Owing to its masterful and intricate decorations which cover every available space from floor to ceiling and more, the room also has a deceptively malleable sense of size and space. We made the right choice by coming here first as early as we could. Even with the small number of people in the room with us, it seems very nearly as full as a room can be and still be confortable enough to move around and enjoy everything there is to see. I can't imagine how this room could be as equally stunning at the height of the tourist season in mid-summer.
Let it also be known (and we did know this beforehand, so that we wouldn't be caught by surprise) that the Vatican's "one-way" traffic control system inside the Vatican Museums means that, should you leave the Sistine to venture on to other rooms, you will have one heck of a long walk trying to find your way back in. So soak up as much of it as you can the first chance you get, before leaving to visit other rooms.
The restoration of Michelangelo's ceiling frescoes and "Last Judgment" has been completed, but the cleaning job continues on the works which fill the walls on each side of the chapel, depicting events in the lives of Moses and Jesus. The Last Judgment features a scandalously nude and beardless Jesus heaping eternal scorn upon the unfaithful, and even St. Peter, keeper of the keys of the church whose ground we stand upon, is seen naked and begging for mercy. Well, they were naked, until Pope Paul IV in the 1550's decided that it just Wasn't Decent and commissioned Daniele da Volterra to partially cover the bodies, earning Volterra the nickname "Il Bragghetone," or "the pants-maker."

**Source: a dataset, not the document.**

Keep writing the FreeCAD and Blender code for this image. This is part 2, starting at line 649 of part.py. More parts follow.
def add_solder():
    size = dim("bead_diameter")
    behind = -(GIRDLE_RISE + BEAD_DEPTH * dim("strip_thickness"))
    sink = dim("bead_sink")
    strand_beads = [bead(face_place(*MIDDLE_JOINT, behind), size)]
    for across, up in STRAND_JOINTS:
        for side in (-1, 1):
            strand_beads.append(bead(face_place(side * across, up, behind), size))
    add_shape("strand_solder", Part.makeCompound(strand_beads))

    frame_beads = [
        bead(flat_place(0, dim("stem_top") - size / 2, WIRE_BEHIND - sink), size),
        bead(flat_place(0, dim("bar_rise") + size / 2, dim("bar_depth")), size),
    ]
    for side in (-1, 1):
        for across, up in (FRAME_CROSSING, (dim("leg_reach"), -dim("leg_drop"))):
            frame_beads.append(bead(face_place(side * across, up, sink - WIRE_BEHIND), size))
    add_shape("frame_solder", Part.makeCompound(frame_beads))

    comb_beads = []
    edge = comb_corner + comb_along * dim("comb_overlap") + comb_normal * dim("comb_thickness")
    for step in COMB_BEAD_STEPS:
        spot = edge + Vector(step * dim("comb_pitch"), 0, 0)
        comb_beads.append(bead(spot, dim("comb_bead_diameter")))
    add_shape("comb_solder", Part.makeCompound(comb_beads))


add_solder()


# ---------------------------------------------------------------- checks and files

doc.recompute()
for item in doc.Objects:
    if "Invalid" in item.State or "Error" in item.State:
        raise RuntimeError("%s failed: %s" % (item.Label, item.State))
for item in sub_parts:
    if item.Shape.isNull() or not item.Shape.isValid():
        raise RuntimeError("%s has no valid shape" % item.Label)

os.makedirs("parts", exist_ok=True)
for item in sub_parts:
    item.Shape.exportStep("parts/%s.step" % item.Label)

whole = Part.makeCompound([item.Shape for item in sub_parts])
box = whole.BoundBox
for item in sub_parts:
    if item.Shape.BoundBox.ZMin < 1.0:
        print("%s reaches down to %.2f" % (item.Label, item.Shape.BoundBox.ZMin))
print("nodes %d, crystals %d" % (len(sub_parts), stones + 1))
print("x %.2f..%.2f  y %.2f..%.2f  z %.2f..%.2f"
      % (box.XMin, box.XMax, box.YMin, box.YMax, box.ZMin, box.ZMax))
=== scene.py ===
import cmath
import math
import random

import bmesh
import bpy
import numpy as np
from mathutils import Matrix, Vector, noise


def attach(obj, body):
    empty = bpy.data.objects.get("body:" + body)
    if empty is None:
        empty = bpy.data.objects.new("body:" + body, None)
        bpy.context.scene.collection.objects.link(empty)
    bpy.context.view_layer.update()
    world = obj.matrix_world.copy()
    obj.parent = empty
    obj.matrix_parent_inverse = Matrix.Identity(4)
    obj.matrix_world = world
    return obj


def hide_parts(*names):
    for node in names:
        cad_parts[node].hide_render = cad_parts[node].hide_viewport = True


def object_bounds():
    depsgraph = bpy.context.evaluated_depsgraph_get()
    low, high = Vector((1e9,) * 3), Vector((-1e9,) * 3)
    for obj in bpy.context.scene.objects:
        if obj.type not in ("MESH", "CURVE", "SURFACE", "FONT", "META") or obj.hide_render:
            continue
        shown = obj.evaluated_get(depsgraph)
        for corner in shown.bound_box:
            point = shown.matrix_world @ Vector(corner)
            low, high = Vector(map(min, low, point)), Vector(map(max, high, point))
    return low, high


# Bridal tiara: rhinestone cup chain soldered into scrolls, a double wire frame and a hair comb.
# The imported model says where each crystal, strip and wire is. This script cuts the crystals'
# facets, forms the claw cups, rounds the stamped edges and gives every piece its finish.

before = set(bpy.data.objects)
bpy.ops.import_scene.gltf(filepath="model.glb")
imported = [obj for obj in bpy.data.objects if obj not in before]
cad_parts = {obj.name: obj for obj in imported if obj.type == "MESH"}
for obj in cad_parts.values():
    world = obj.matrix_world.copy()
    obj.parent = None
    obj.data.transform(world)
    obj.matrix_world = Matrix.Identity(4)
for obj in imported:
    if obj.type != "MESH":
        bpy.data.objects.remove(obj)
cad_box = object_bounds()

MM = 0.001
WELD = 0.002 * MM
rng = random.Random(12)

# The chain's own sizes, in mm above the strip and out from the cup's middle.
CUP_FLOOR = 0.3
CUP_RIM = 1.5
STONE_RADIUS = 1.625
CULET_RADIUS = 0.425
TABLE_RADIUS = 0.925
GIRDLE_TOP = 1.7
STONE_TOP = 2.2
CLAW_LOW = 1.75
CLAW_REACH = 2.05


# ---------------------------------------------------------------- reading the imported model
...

We had entered from directly beneath The Last Judgment, although it had been painted above what was originally the exit door so that it would be the final image seen by anyone leaving the chapel, a reminder of what was in store for them if they didn't observe the lessons taught while they were there. And there we all stood, our necks craning sideways and upward (the Vatican frowns on visitors lying down on the floor to get a good view up), trying to absorb in minutes or hours what had taken years to create and could take as long to fully understand and describe.